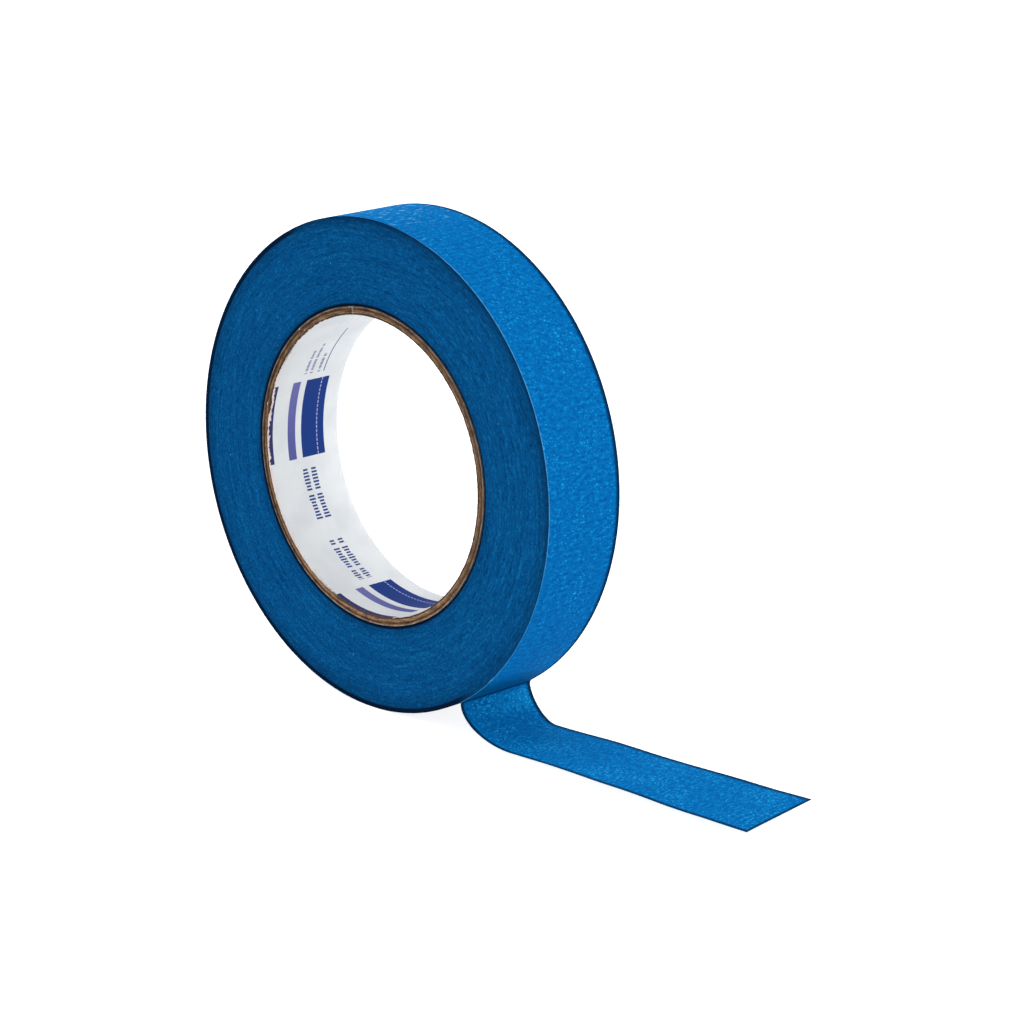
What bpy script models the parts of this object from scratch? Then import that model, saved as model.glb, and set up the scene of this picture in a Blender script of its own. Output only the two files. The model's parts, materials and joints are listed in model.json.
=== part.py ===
"""Masking tape roll: 55 m of 24 mm crepe tape on a spiral-wound 3 inch paperboard core.

The roll stands on its rim with its axis along Y, and its slit faces look to -Y and +Y.
The origin is on the rim's lowest line. The free end of the tape, the lead, peels off
low on the +X side and lies along the surface that the roll stands on, towards +X.
The core and the wound turns are one reel. The outermost turn and the lead are one web.
The reel turns inside the outermost turn as tape is pulled off.
Units are metres, +Z up.
"""
import math

import bmesh
import bpy
import numpy as np
from mathutils import Matrix, Vector

# The tape, the roll and the bore of its core
TAPE_WIDTH = 0.024
TAPE_THICKNESS = 0.00013
ROLL_DIAMETER = 0.1247
CORE_BORE = 0.0762

# The core's wall from the bore outwards: a paper liner and three plies of board
LAYER_THICKNESSES = {
    "core_liner": 0.0001,
    "core_ply_inner": 0.0006,
    "core_ply_middle": 0.0006,
    "core_ply_outer": 0.00065,
}
LAYER_GAP = 0.00005
TURN_GAP = 0.00005

# Each layer is a strip wound in a spiral. Its butt seam is a slit that slants across the
# core, at this angle round from the top of the bore towards +X.
SEAM_ANGLES = {"core_liner": 65, "core_ply_inner": 22, "core_ply_middle": 142, "core_ply_outer": 262}
SEAM_GAP = 0.0003
SEAM_SLANT = math.radians(63)
SEAM_CUT_FROM, SEAM_CUT_TO = 0.026, 0.042

# Rings have flat sides, and one of them faces straight down
RING_SIDES = 96
SIDE_ANGLE = 2 * math.pi / RING_SIDES

# The tape leaves the roll this many sides up from the lowest line
PEEL_SIDES = 8.5
HINGE_GAP = 0.00016
TURN_START_GAP = 0.001

# Each edge of the lead curls down from the peel line to where it touches the surface, and
# then runs out to its end. Points are (x, z) of the middle of the tape's thickness. A curl of
# roundness 2 is a quarter ellipse, and less is closer to a straight slope.
FRONT_EDGE = {"touch": (0.0500, 0.0008), "end": (0.1268, 0.0019), "roundness": 2.0, "rise": 0.7}
REAR_EDGE = {
    "touch": (0.0420, 0.5 * TAPE_THICKNESS),
    "end": (0.1253, 0.0032),
    "roundness": 1.6,
    "rise": 1.1,
}
EDGE_POINTS = 400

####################

Reproduce all data above, unchanged.

◆ **SOLUTION TO THIS TASK**:
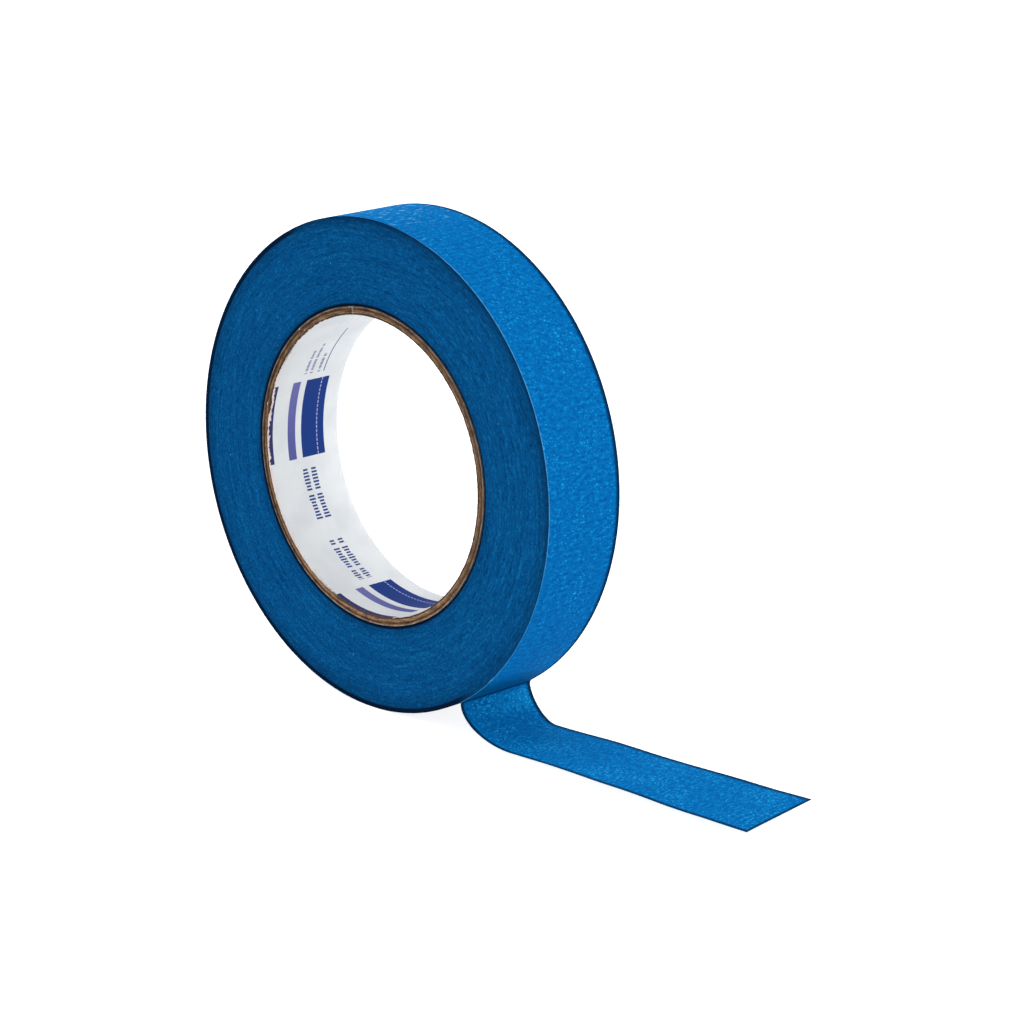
What bpy script models the parts of this object from scratch? Then import that model, saved as model.glb, and set up the scene of this picture in a Blender script of its own. Output only the two files. The model's parts, materials and joints are listed in model.json.
=== part.py ===
"""Masking tape roll: 55 m of 24 mm crepe tape on a spiral-wound 3 inch paperboard core.

The roll stands on its rim with its axis along Y, and its slit faces look to -Y and +Y.
The origin is on the rim's lowest line. The free end of the tape, the lead, peels off
low on the +X side and lies along the surface that the roll stands on, towards +X.
The core and the wound turns are one reel. The outermost turn and the lead are one web.
The reel turns inside the outermost turn as tape is pulled off.
Units are metres, +Z up.
"""
import math

import bmesh
import bpy
import numpy as np
from mathutils import Matrix, Vector

# The tape, the roll and the bore of its core
TAPE_WIDTH = 0.024
TAPE_THICKNESS = 0.00013
ROLL_DIAMETER = 0.1247
CORE_BORE = 0.0762

# The core's wall from the bore outwards: a paper liner and three plies of board
LAYER_THICKNESSES = {
    "core_liner": 0.0001,
    "core_ply_inner": 0.0006,
    "core_ply_middle": 0.0006,
    "core_ply_outer": 0.00065,
}
LAYER_GAP = 0.00005
TURN_GAP = 0.00005

# Each layer is a strip wound in a spiral. Its butt seam is a slit that slants across the
# core, at this angle round from the top of the bore towards +X.
SEAM_ANGLES = {"core_liner": 65, "core_ply_inner": 22, "core_ply_middle": 142, "core_ply_outer": 262}
SEAM_GAP = 0.0003
SEAM_SLANT = math.radians(63)
SEAM_CUT_FROM, SEAM_CUT_TO = 0.026, 0.042

# Rings have flat sides, and one of them faces straight down
RING_SIDES = 96
SIDE_ANGLE = 2 * math.pi / RING_SIDES

# The tape leaves the roll this many sides up from the lowest line
PEEL_SIDES = 8.5
HINGE_GAP = 0.00016
TURN_START_GAP = 0.001

# Each edge of the lead curls down from the peel line to where it touches the surface, and
# then runs out to its end. Points are (x, z) of the middle of the tape's thickness. A curl of
# roundness 2 is a quarter ellipse, and less is closer to a straight slope.
FRONT_EDGE = {"touch": (0.0500, 0.0008), "end": (0.1268, 0.0019), "roundness": 2.0, "rise": 0.7}
REAR_EDGE = {
    "touch": (0.0420, 0.5 * TAPE_THICKNESS),
    "end": (0.1253, 0.0032),
    "roundness": 1.6,
    "rise": 1.1,
}
EDGE_POINTS = 400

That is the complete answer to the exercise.